**Aim:** Return every line below in which "object" appears.

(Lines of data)

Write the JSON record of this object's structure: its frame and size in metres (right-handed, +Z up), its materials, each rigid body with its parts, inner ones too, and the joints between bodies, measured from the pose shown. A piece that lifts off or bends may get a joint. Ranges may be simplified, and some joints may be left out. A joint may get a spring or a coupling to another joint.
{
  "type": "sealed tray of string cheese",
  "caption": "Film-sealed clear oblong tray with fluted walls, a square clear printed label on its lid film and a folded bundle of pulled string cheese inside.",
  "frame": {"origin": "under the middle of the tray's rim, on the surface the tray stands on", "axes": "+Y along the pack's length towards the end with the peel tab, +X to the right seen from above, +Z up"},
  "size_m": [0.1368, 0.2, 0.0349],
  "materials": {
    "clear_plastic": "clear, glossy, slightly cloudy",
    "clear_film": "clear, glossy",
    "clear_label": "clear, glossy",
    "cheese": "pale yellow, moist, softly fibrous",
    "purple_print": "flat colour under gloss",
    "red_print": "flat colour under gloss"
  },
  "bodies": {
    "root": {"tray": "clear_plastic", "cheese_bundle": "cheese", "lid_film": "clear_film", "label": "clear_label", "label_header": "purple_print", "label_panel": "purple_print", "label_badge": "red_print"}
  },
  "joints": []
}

==

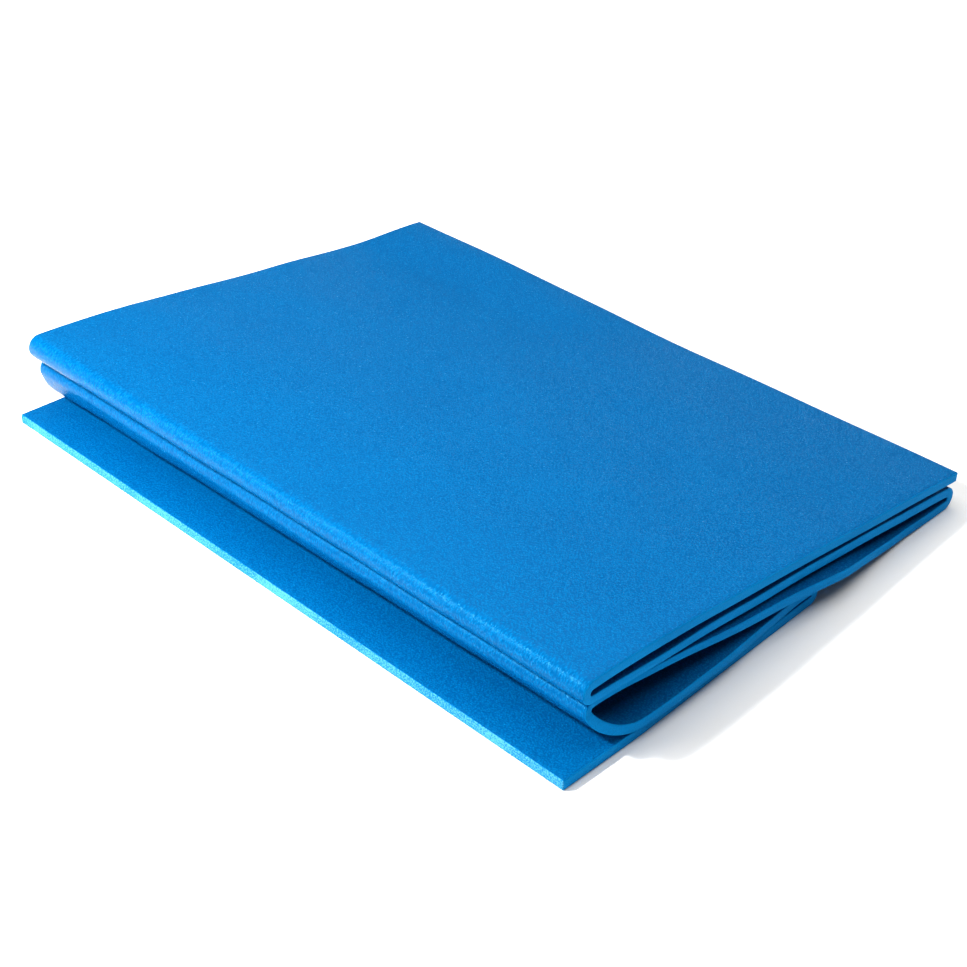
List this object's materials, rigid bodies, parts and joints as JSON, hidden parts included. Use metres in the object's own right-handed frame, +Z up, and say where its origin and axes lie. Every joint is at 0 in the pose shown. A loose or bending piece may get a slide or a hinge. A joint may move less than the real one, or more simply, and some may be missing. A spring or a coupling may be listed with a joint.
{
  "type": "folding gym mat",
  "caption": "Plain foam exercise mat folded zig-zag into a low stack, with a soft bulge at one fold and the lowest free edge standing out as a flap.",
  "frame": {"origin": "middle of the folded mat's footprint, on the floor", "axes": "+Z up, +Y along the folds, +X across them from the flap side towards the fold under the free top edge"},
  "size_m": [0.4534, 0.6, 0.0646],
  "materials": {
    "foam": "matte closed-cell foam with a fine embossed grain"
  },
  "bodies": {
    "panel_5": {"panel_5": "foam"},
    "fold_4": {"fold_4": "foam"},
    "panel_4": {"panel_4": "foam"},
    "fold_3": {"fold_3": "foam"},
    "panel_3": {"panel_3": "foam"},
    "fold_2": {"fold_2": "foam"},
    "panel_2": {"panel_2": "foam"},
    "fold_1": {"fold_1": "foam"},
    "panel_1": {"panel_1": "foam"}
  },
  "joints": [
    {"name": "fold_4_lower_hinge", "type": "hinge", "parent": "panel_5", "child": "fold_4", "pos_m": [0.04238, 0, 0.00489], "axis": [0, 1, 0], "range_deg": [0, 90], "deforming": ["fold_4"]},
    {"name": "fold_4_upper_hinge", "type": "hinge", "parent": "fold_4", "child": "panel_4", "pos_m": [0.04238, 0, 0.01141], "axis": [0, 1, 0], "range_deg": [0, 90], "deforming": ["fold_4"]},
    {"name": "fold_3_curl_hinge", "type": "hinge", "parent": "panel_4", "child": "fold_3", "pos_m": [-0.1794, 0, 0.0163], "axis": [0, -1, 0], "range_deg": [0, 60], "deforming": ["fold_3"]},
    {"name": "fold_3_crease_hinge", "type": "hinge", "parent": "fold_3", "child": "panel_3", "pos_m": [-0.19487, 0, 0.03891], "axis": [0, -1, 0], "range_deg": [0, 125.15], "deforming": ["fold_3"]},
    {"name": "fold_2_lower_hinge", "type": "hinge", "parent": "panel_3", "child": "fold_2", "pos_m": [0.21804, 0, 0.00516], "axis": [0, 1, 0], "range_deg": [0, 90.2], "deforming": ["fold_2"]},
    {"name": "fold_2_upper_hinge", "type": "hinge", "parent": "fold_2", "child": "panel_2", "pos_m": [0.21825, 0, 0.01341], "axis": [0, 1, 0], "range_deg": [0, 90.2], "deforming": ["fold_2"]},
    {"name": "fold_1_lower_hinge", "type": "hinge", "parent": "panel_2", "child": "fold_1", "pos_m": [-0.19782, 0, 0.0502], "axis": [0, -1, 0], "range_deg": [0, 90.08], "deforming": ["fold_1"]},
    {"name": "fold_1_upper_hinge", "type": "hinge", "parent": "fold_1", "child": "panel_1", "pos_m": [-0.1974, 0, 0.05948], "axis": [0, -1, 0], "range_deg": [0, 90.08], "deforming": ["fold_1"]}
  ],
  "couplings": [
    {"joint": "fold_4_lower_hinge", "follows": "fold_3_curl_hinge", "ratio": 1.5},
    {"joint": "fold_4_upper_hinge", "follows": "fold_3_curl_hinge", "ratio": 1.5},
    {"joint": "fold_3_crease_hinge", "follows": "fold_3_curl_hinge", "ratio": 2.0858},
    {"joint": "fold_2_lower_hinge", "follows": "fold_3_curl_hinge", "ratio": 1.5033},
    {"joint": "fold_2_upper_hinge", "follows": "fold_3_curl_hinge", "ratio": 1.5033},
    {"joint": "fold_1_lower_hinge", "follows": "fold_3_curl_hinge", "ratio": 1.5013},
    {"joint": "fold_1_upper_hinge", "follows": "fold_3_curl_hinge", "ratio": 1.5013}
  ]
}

**Response to the task:**
Write the JSON record of this object's structure: its frame and size in metres (right-handed, +Z up), its materials, each rigid body with its parts, inner ones too, and the joints between bodies, measured from the pose shown. A piece that lifts off or bends may get a joint. Ranges may be simplified, and some joints may be left out. A joint may get a spring or a coupling to another joint.
List this object's materials, rigid bodies, parts and joints as JSON, hidden parts included. Use metres in the object's own right-handed frame, +Z up, and say where its origin and axes lie. Every joint is at 0 in the pose shown. A loose or bending piece may get a slide or a hinge. A joint may move less than the real one, or more simply, and some may be missing. A spring or a coupling may be listed with a joint.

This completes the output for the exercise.